Drug manufacturer GlaxoSmithKline (GSK) faces allegations of funneling $489 million (3 billion yuan) through travel agencies to pay kickbacks to doctors, hospitals, and government officials to prescribe GSK drugs to patients.
Sales in China, the world’s hottest pharmaceutical market,
increased by 20 percent in 2012 to $1.5 billion, a miracle growth
story now under police investigation. Though one of the hottest
markets, it is also one of the most competitive, which
investigators see as a motive for the bribes dating back to 2007.

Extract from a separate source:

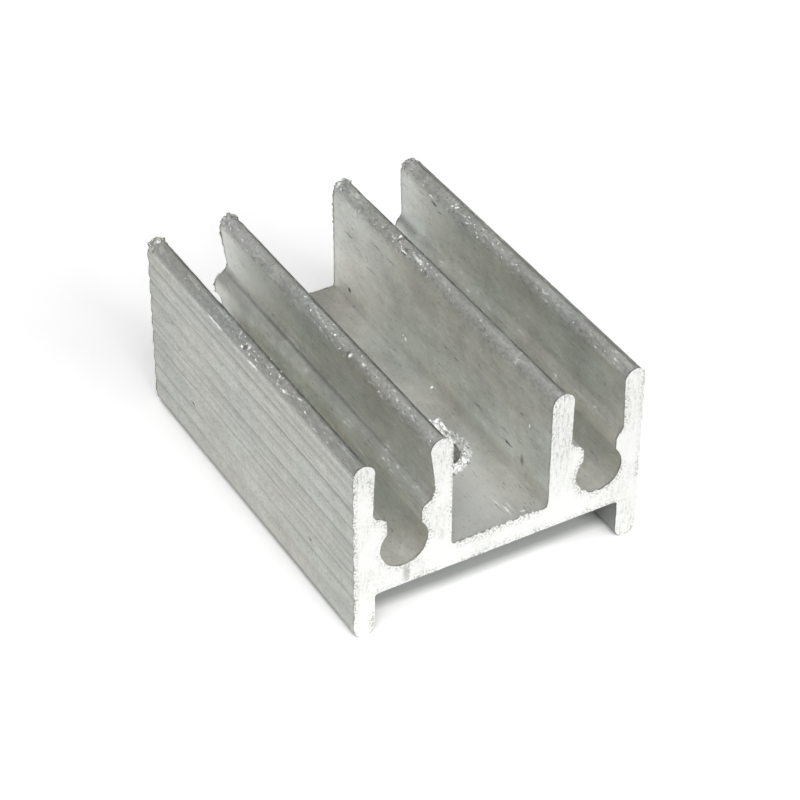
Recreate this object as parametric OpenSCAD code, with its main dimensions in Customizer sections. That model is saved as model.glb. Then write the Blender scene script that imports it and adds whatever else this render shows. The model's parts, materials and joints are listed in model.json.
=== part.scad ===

Chinese newspapers reported GSK had a network of travel agencies
working for them which acted as middlemen to carry out the
bribery.
"Each doctor had a credit card from the company. The kickbacks
were transferred to the cards the day after the drugs were
prescribed," one newspaper reported.
Laundering money through over 700 third parties enabled employees
to overstep the company’s gift giving limit of $50 per recipient,
Xinhua reported. Scores of doctors, hospitals, lawyers, and
government officials were showered with perks which included
travel, cash bribes, and even sexual favors, the Public Security
Ministry said.
Better than the rest
In 2012, the Britain-based company’s stock outperformed all its
competitors, almost 2 to 1. The stock rose 31 percent this year,
compared with an industry average of 17 percent, Bloomberg
reports.
The alleged bribes could help explain the super success of the
company, which has experienced a five year dividend growth of
6.79 percent.
“GSK’s marketing strategy includes many things that allow and
even encourage bribery activities,” Gao Feng, head of
economic crimes investigations at the Public Security Ministry,
told reporters yesterday in Beijing.
“Expenses for bribery are ultimately being covered by the
public,” Feng added, confirming a popular suspicion
corruption is linked to over-priced prescription medicine
and vaccines.
State news agencies report the transactions totaled nearly $5
billion, while other media outlets report only a fraction of the
amount.
Executives detained
Four Chinese executives have been detained and accused of bribe
collaboration. Those detained were identified by Xinhua News
Agency as Liang Hong, vice-president and operations manager;
Zhang Guowei, vice-president and human resources head; Zhao
Hongyan, legal affairs director; and Huang Hong, business
development manager. The news agency cited police as their
source.
The news agency broadcasted an interview with Mr. Liang, in which
he said he had authorization to approve an annual budget of
hundreds of millions of yuan.
The lead investigator on the case said GSK’s head of Chinese
operations, British national Mark Reilly, left the country on 27
June.
The investigation has been on-going for 6 months, and last week
state media reported Chinese police were investigating 60 foreign
and domestic drug companies to examine production costs vs. drugs
that are widely believed to be overpriced.
'Shameful'
In a statement GSK said it would fully comply with
the police investigations and that they ‘fully respect the laws
and regulations in China’ and they had stopped using agencies
identified by the police.
A promise was made in the statement to ‘put an immediate stop’ to
activities the company considers ‘shameful’ and a ‘breach’ of the
company’s values and standards.
Investigators interrogated the corporate representative of the
Shanghai Linjiang International Travel Agency, which admitted
their agency’s profit was directly connected to the GSK bribery
scheme in return for enticing kickbacks.
GSK is headquartered in Britain, but because of its sales
presence in the United States, could be liable to penalties under
US anti-bribery laws.
The company pleaded guilty and paid $3 billion to settle a US
criminal and civil allegation a year ago for illegal promotion of
prescription drugs and failure to report safety data.
Pfizer Inc., the world’s largest pharmaceutical company, settled
a foreign bribery case for $60.3 million.